3. A philosopher, of Amphipolis, or Sicyon, or Nicopolis, surnamed Φιλοπράγματος, wrote the following works: εἰκόνες κατὰ στοιχεῖον, τέχνη γραμματική, περὶ γραφικῆς καὶ ζωγράφων ἐνδόξων, γεωργικὰ βιβλία γ#. (Suid. s.v. who confounds him with the teacher of Epicurus.) We have no other mention of any of these works, except the last, of which there are considerable fragments in the Geoponica of Bassus. As two out of the four works in the above list are upon art, and as Suidas calls Pamphilus an Amphipolitan or Sicyonian, it has been conjectured that this Pamphilus was the great painter, who was a native of Amphipolis and the head of the Sicyonian school. Several of the great artists, and especially about the time of Pamphilus, wrote works on art, as, for example, Apelles and Melanthius; and it seems especially probable that Pamphilus, who was famed for the scientific character of his teaching, would do the same. The argument is good so far as it goes, but the best conclusion to draw from it seems to be, not that the whole article in Suidas is to be referred to the painter, but that the lexicographer has here, as frequently elsewhere, confounded different persons; namely, the painter, to whom we may ascribe the "Likenesses in Alphabetical Order," and the work on "Painting and Celebrated Painters," and a philosopher, or rather grammarian of Nicopolis, author of the other two works.

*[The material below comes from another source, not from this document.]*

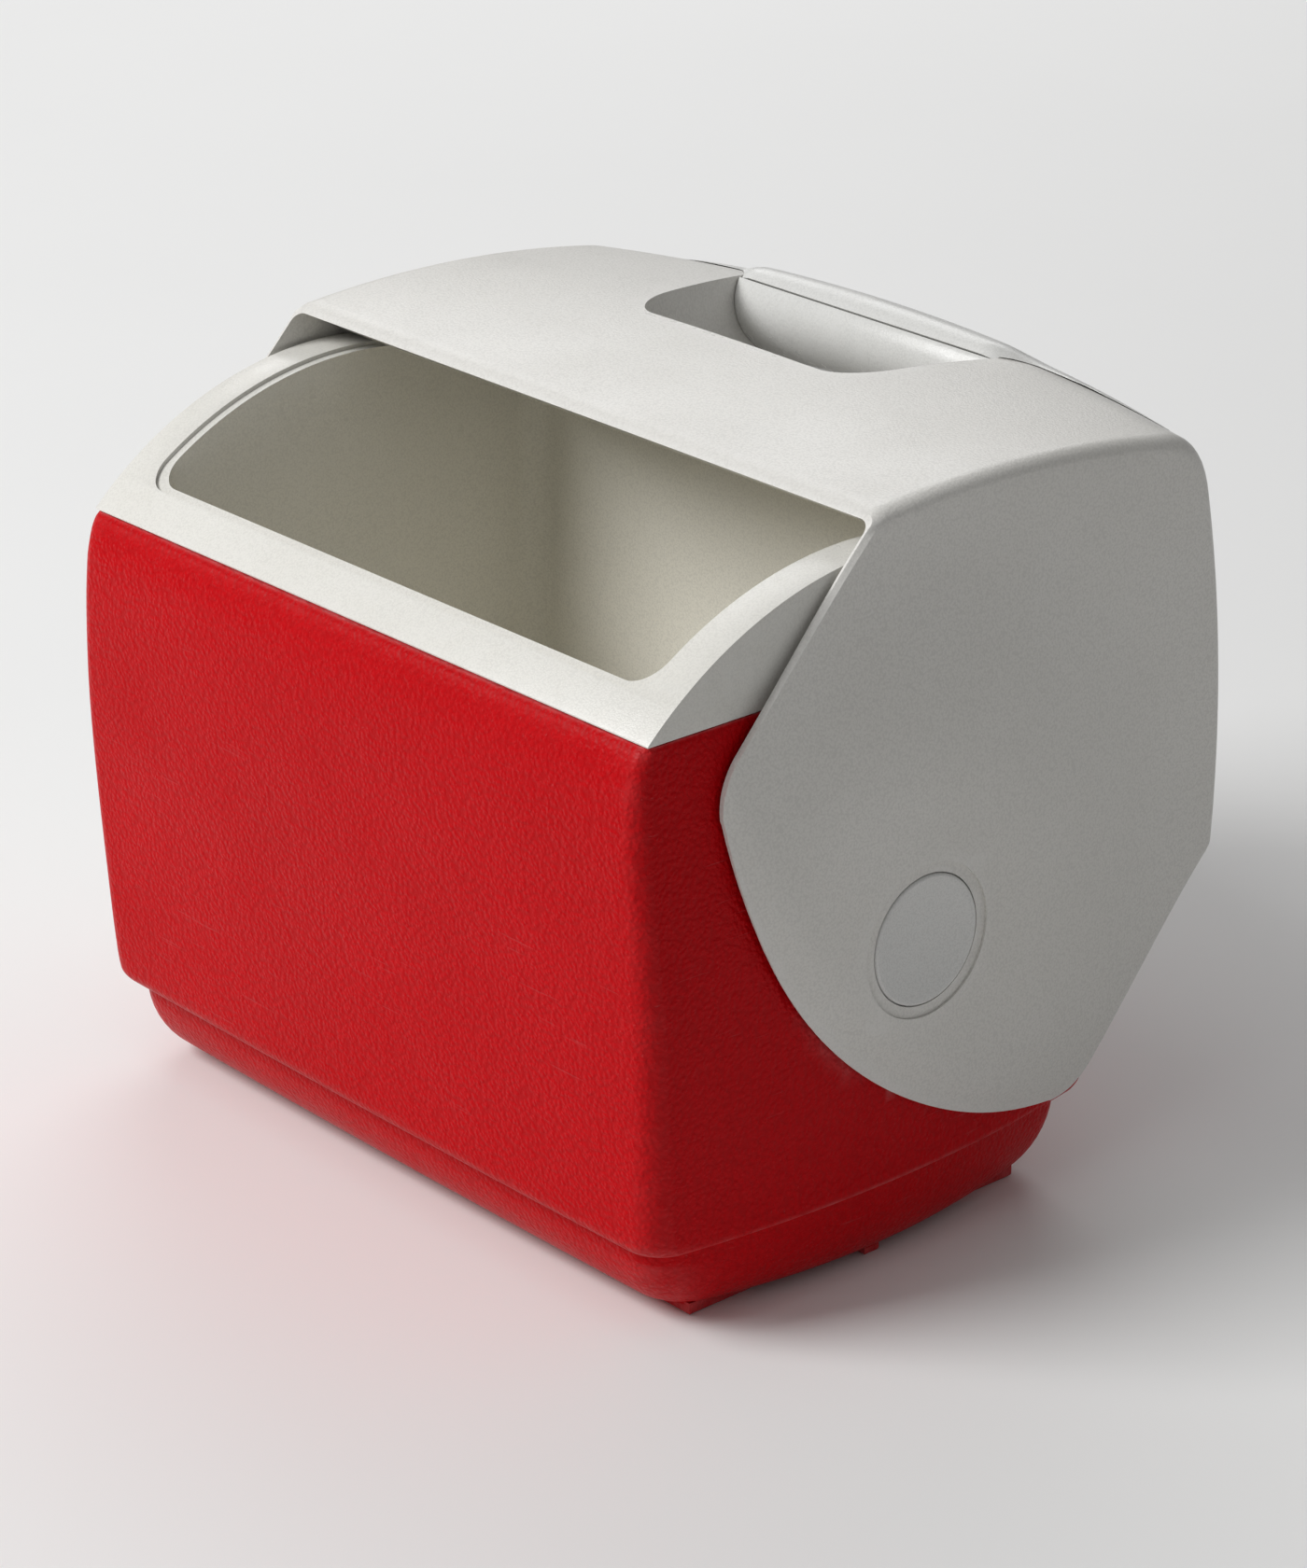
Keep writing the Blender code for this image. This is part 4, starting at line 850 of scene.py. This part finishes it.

The latter, again, is perhaps the same person who wrote a work on plants (περὶ βοτανῶν) in alphabetical order, and who is frequently mentioned and ridiculed by Galen. He is sometimes enumerated among the physicians, but Galen expressly says that he was a grammnarian, and had never seen the plants about which he wrote. (Galen, περὶ τῆς τῶν ἁπλῶν φαρμάκων δυνάμεως, pp. 67, &c.) His book found a place in the work of the younger Dioscorides, and considerable fragments of it are found in the Geoponica. A work of Pamphilus Περὶ φυσικῶν also cited in the Geoponica (13.15). To this grammarian, who busied himself also with physical science, the epithet φιλοπράγματος, which Suidas tells us was given to Pamphilus of Nicopolis, might very well be applied, and the work on agriculture, which Suidas ascribes to the latter, may be, perhaps, the same as that on plants, which is cited by Galen. A further point of resemblance is, that the fragments of Pamphilus's work on agriculture in the Geoponica contain several examples of that superstition with which Galen charges the author of the work on plants. Whether they are to be identified or not, the latter writer must have lived about the first century of our era, since his work was copied by Dioscorides.